It must be stressed that the use that we are making of all batteries used in electric flight applications goes far beyond anything that they were designed for. Some of them stand up to this extremely well, but life will always be short. As a rule of thumb, 50 cycles is about all you can expect before there is an obvious drop in performance - yes, I've changed that.
For some years I then used a total of 3 packs of 1700 mAh SCR cells which, again, gave similar flight times. Each pack weighed 16 ounces. There's a distinct pattern here, increasing capacity meant increasing weight and no increase in flight time.
Then, disaster, no more 1700 SCR's. I tried a pack of 2400 mAh 'N' cells (18 ounces) with disappointing results. This could have had something to do with the fact that I could never get them to accept more than about 1700 mAh on charge. Flight time was down and, more important, there was a marked reduction in power. I soldiered on with this and the last of my 1700 SCR packs for some time, getting similar performance.
I looked around for a replacement and was offered a pack of Tornado cells labelled 'RC 1920+' in large letters. I was encouraged, initially, by the fact that it only weighed 14 ounces. After accepting 2250 mAh on the first charge, this has never since taken more than 1750. In use it has about the same power and flight time as my tired 1700 SCR pack. For the record, the 1700 pack has 152 cycles on it and the 2400 a mere 70. When you consider that the new pack has only 5 cycles on it and is already showing signs of reduced performance, the outlook is depressing.
Comparison of early 1100 mAh pack with current 1920 (?) mAh pack.
The early pack had better performance.
The problem that this particular model presents is that spare parts are impossible to obtain and the next flight could be its last. In those circumstances I'm not inclined to spend around £60 - £70 on a suitable Lithium-Polymer battery.
Many of these cells were quite new and only had a few cycles on them. The commen denominator appeared to be that all of them were bought some time ago as part of a large order of Vanson cells from Maplin. They had all been removed from the packages and given one slow charge to initialise them and then stored in that condition. It seems that this was a mistake and that I should have left them uncharged in the packs. Another lesson learned. NiMH seem to like being used regularly, if you charge them, use them.
All of the above were 750 mAh cells. I have packs of 1600 and 2000 mAh cells in transmitters which seem to work normally - a different duty, of course. I have one pack of 8 x 2000 mAh cells used in the 'Streaker' with a Speed 400 motor (now my largest model) which have lost a lot of power, but which still fly the model and give reasonable flight times.
My regular charger, the HE Cell type described previously has LED's to indicate the charge state. A red LED shows that it is charging at constant current. When it switches to constant voltage, the red LED goes out and a green comes on. This goes out when charging is complete. It is difficult to check exactly what is happening because the charger pulses and an ammeter gives confusing readings.
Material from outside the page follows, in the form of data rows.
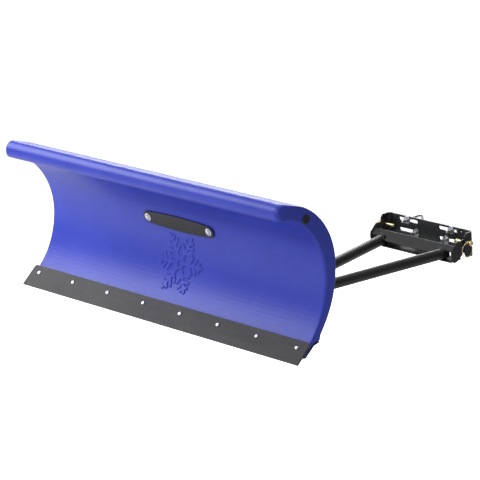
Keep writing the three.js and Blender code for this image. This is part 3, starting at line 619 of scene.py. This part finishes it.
def frame_point(x, along, up):
    """A point of the push frame's climbing plane, in the row's frame."""
    rise = math.radians(FRAME["rise"])
    return Vector((x, FRAME["y"] + along * math.cos(rise) - up * math.sin(rise),
                   FRAME["z"] + along * math.sin(rise) + up * math.cos(rise))) * MM + EDGE_AT


def tube_welds(name, side):
    """Where a push tube meets the end plate, and where it enters the crossbar."""
    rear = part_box("end_plate")[1].y
    spread, radius = TUBE["spread"], TUBE["weld_radius"]
    rise, slope = math.radians(FRAME["rise"]), math.radians(CROSSBAR["slope"])
    ring, collar = [], []
    for step in range(40):
        angle = 2 * math.pi * step / 40
        across, up = radius * math.cos(angle), radius * math.sin(angle)
        along = ((rear - EDGE_AT.y) / MM - FRAME["y"] + up * math.sin(rise)) / math.cos(rise)
        ring.append(frame_point(side * (along * spread + across * 1.017), along, up) + Vector((0, 0.0012, 0)))
        if 15 <= math.degrees(angle) <= 165:
            reach = CROSSBAR["face"] + (up - CROSSBAR["top"]) / math.tan(slope)
            collar.append(frame_point(side * (reach * spread + across * 1.03), reach - 1.5, up + 0.8))
    bead("nose_" + name, ring, BEAD["nose"], "push_frame", closed=True)
    bead("crossbar_" + name, collar, BEAD["collar"], "push_frame")


def ear_welds(name, side):
    """Along the crossbar's face where it meets the ear."""
    x = side * CROSSBAR["ear"]
    face = [frame_point(x, 767 + t * 0.788, 18.6 + t * 0.616) for t in np.linspace(0, 21, 16)]
    bead("ear_" + name, face, BEAD["ear"], "push_frame")


for weld_side, weld_way in SIDES:
    tube_welds(weld_side, weld_way)
    ear_welds(weld_side, weld_way)


# ---- Pieces that keep their CAD shape --------------------------------------------------------------------

EDGES = {"wear_bar": 0.6, "rear_rail": 1.0, "mount_bracket": 0.9, "crossbar_top": 0.9, "index_plate": 0.8}

for name, node in frame["nodes"].items():
    if not node.hide_render:
        dress(node, SLOT_OF[name])
        bevel(node, EDGES.get(name, 0.5))


# ---- Studio ----------------------------------------------------------------------------------------------

def aimed(obj, place, target, roll=0.0):
    """Points an object's -Z axis from its place to a target, then rolls it."""
    way = Vector(target) - Vector(place)
    turn = way.to_track_quat("-Z", "Y").to_matrix().to_4x4() @ Matrix.Rotation(math.radians(roll), 4, "Z")
    obj.matrix_world = Matrix.Translation(place) @ turn


def from_angles(azimuth, elevation, distance, target):
    """A place seen from a target, where azimuth 0 looks along +Y and a positive azimuth comes from +X."""
    a, e = math.radians(azimuth), math.radians(elevation)
    way = Vector((math.sin(a) * math.cos(e), -math.cos(a) * math.cos(e), math.sin(e)))
    return Vector(target) + distance * way


def area_light(name, place, target, size, power, colour=(1, 1, 1)):
    light = bpy.data.lights.new(name, "AREA")
    light.shape = "RECTANGLE"
    light.size, light.size_y = size
    light.energy = power
    light.color = colour
    obj = bpy.data.objects.new(name, light)
    bpy.context.scene.collection.objects.link(obj)
    aimed(obj, place, target)
    return obj


AIM = EDGE_AT + Vector((0.147, 0.2026, 0.2837))
CAMERA_ROLL = 5.95
LENS = 203.7
FLOOR_DROP = 0.23               # room under the plow for the blade when the frame swings down


def studio():
    floor_low = cad_box[0][2] - FLOOR_DROP
    corners = [(x * 30, y * 30, floor_low) for x, y in ((-1, -1), (1, -1), (1, 1), (-1, 1))]
    floor = mesh_object("floor", corners, [(0, 1, 2, 3)], smooth=False)
    pale = Finish("floor_pale")
    pale.colour(pale.ramp(pale.noise(3.0), ((0.3, (0.90, 0.90, 0.90)), (0.7, (0.92, 0.92, 0.92)))))
    pale.set(Roughness=0.9, Emission_Color=(1, 1, 1, 1))
    seen = pale.node("ShaderNodeLightPath").outputs["Is Camera Ray"]
    pale.link(seen, pale.shader.inputs["Emission Strength"])
    floor.data.materials.append(pale.material)

    world = bpy.data.worlds.new("studio")
    bpy.context.scene.world = world
    world.use_nodes = True
    tree = world.node_tree
    backdrop = tree.nodes["Background"]
    ambient = tree.nodes.new("ShaderNodeBackground")
    ambient.inputs["Color"].default_value = (1, 1, 1, 1)
    ambient.inputs["Strength"].default_value = 0.15
    backdrop.inputs["Color"].default_value = (1, 1, 1, 1)
    backdrop.inputs["Strength"].default_value = 1.0
    seen = tree.nodes.new("ShaderNodeLightPath")
    pick = tree.nodes.new("ShaderNodeMixShader")
    tree.links.new(seen.outputs["Is Camera Ray"], pick.inputs["Fac"])
    tree.links.new(ambient.outputs[0], pick.inputs[1])
    tree.links.new(backdrop.outputs[0], pick.inputs[2])
    tree.links.new(pick.outputs[0], tree.nodes["World Output"].inputs["Surface"])

    centre = EDGE_AT + Vector((0.0, 0.1, 0.3))
    area_light("key", from_angles(10, 24, 5.0, centre), centre, (0.35, 0.35), 62)
    area_light("side", from_angles(-58, 27, 2.6, centre), centre, (2.0, 1.5), 50)
    area_light("top", centre + Vector((0.0, 0.4, 2.9)), centre, (3.0, 2.0), 36)
    area_light("back", from_angles(222, 26, 4.5, centre), centre, (3.2, 1.4), 95)

    camera = bpy.data.cameras.new("camera")
    camera.sensor_width = 36.0
    camera.lens = LENS
    obj = bpy.data.objects.new("camera", camera)
    bpy.context.scene.collection.objects.link(obj)
    aimed(obj, from_angles(46.4, 8.07, 8.55, AIM), AIM, roll=CAMERA_ROLL)
    bpy.context.scene.camera = obj
    bpy.context.scene.view_settings.view_transform = "Standard"


studio()
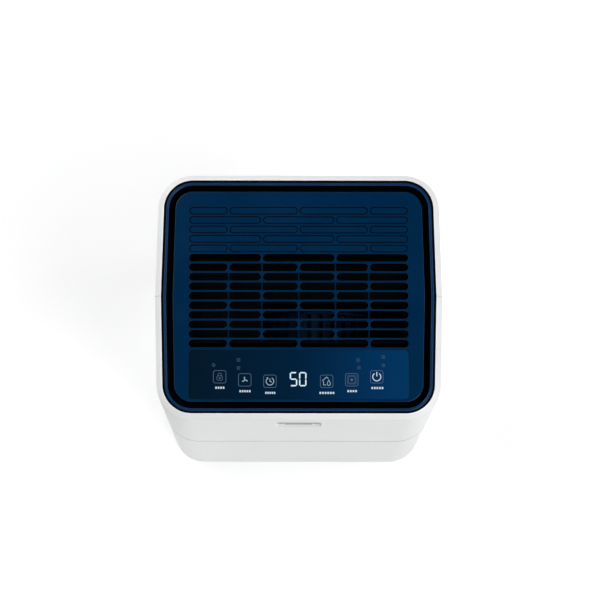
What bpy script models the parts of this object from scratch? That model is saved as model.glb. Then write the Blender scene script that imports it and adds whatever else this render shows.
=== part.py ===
"""A free-standing room dehumidifier, built piece by piece.

Metres, +Z up. The origin is on the floor at the middle of the footprint, the front faces -Y and the
air leaves through the top. Every size that can be chosen is a named value below, and every piece takes
its size and place from those values and a named clearance.
"""

import math

import bmesh
import bpy
from mathutils import Matrix, Vector

MM = 0.001

# ---- overall ----
WIDTH = 350 * MM  # across the side seams, where the plan is widest
DEPTH = 302 * MM
HEIGHT = 530 * MM
SIDE_TAPER = 0.0255  # each side runs in by this share of the distance from the side seam
CORNER_RADIUS = 43 * MM
CORNER_STEPS = 8
WALL = 2.8 * MM
PARTING_GAP = 1.0 * MM
TOUCH_GAP = 0.3 * MM  # between pieces that rest on or against each other

# ---- rolled rim of the two shells ----
RIM_WIDTH = 8.4 * MM
RIM_DROP = 7.0 * MM
RIM_LAND = 1.2 * MM
RIM_LIP_DEPTH = 18 * MM
RIM_LIP_WALL = 2.0 * MM

# ---- top: trim ring, moat, grille island ----
RING_GAP = 1.6 * MM
RING_WIDTH = 3.9 * MM
MOAT_WIDTH = 7.4 * MM
TOP_PLATE = 3.0 * MM
ISLAND_SKIRT = 2.6 * MM
TOP_STEP = 1.0 * MM  # the ring and the island stand this far below the rim
DECK_THICKNESS = 3.4 * MM
DECK_TOP = HEIGHT - RIM_LIP_DEPTH - 0.5 * MM

# ---- slots of the outlet grille ----
SLOT_ROWS = 15
BLIND_ROWS = 5
SLOT_PITCH = 11.73 * MM
SLOT_HEIGHT = 9.3 * MM
SLOT_FIELD = 267 * MM
SLOT_RIB = 3.0 * MM
FIRST_ROW_Y = 105.9 * MM
NARROW_RIB_X = 44.8 * MM  # ribs of the rows with three slots
WIDE_RIB_X = 85.6 * MM  # outer ribs of the rows with four slots
BLIND_DEPTH = 0.8 * MM
SLOT_END_STEPS = 4

# ---- control strip ----
OVERLAY_WIDTH = 266 * MM
OVERLAY_REAR_Y = -66.2 * MM
OVERLAY_FRONT_Y = -126.1 * MM
OVERLAY_THICKNESS = 1.0 * MM
OVERLAY_RADIUS = 5 * MM
DISPLAY_WIDTH = 24 * MM
DISPLAY_DEPTH = 20 * MM
DISPLAY_HEIGHT = 6 * MM
DISPLAY_Y = -98.5 * MM
BOARD_THICKNESS = 1.6 * MM

# ---- air outlet below the grille ----
OUTLET_WIDTH = 256 * MM
OUTLET_FRONT_Y = -54 * MM
OUTLET_REAR_Y = 44 * MM
GUARD_FRAME = 3 * MM
GUARD_RIB = 1.6 * MM
GUARD_HEIGHT = 8 * MM
PLENUM_DEPTH = 11 * MM
PLENUM_WALL = 2.5 * MM

# ---- blower ----
FAN_RADIUS = 76 * MM
FAN_INNER_RADIUS = 61 * MM
FAN_BLADES = 32
FAN_BLADE_THICKNESS = 1.3 * MM
FAN_BLADE_LEAN = math.radians(32)
FAN_WIDTH = 62 * MM
FAN_X = 30 * MM
FAN_Y = -8 * MM  # inlet side of the wheel
FAN_HUB_RADIUS = 13 * MM
FAN_SHAFT_RADIUS = 4 * MM
SHAFT_CLEARANCE = 0.5 * MM
SCROLL_CLEARANCE = 3 * MM
SCROLL_GROWTH = 19 * MM
SCROLL_WALL = 2.5 * MM
TONGUE_ANGLE = math.radians(162)
INLET_RADIUS = 58 * MM
MOTOR_RADIUS = 38 * MM
MOTOR_LENGTH = 48 * MM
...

However, I did establish that charging does not actually stop when the green LED goes out, but continues for some time at a reducing rate. It pays to leave it on for a while.
I had been using custom built chargers for my smaller cells, so built a similar device for the 1200 mAh Kokam cells that I used for the Hornets. Now I knew that I was getting a complete charge but still got poor flights. OK, buy two more 2 cell packs. These gave normal charging and normal flights, so it was the old cells. Next move was to buy two more packs which were on offer from Indoor Flyer at reduced price.
For the record, my first two 1200 mAh 2S1P packs were bought at different times and one was clearly marked as 'Kokam', while the other looked similar but had other markings. This second one was never as good as the 'Kokam' pack. The next two packs were bought together and, again, one pack was marked 'Kokam' and one wasn't. Right from the start there was a marked difference in flight time. I'm not sure what can be done about this as the packs are now being 'sold-off' at reduced price.
The recovery effect seems to have received very little attention except in the instructions of a few toys. The temperature effect seems to have received no attention except in terms of very low temperature.
NiMH cells show the same effect but will lose power - and need a rest - when they get too hot. For best results, they need to operate in a fairly narrow 'window' where temperature is concermed.
This could be the first time this has appeared anywhere, but Li-Poly cells show the same effect! My 'Hornet' helicopters are equipped with my warning light and both will lift off showing low power and with the light on. After a couple of minutes struggling around in ground effect, they will then climb away and the light will go out. This can reach a point where I am struggling to prevent the model climbing into the ceiling indoors. Needless to say, it gets worse with age and low temperatures (just like me).
Now, apart from the effects noted above, all of these different types of cell appear to have the same tendency to dislike change. If they are regularly used in a certain way (duty cycle) they will give poor results if something is changed. You can call this effect anything you like, but I call it MEMORY. Don't try to tell me that Li-Poly cells don't suffer from memory effects.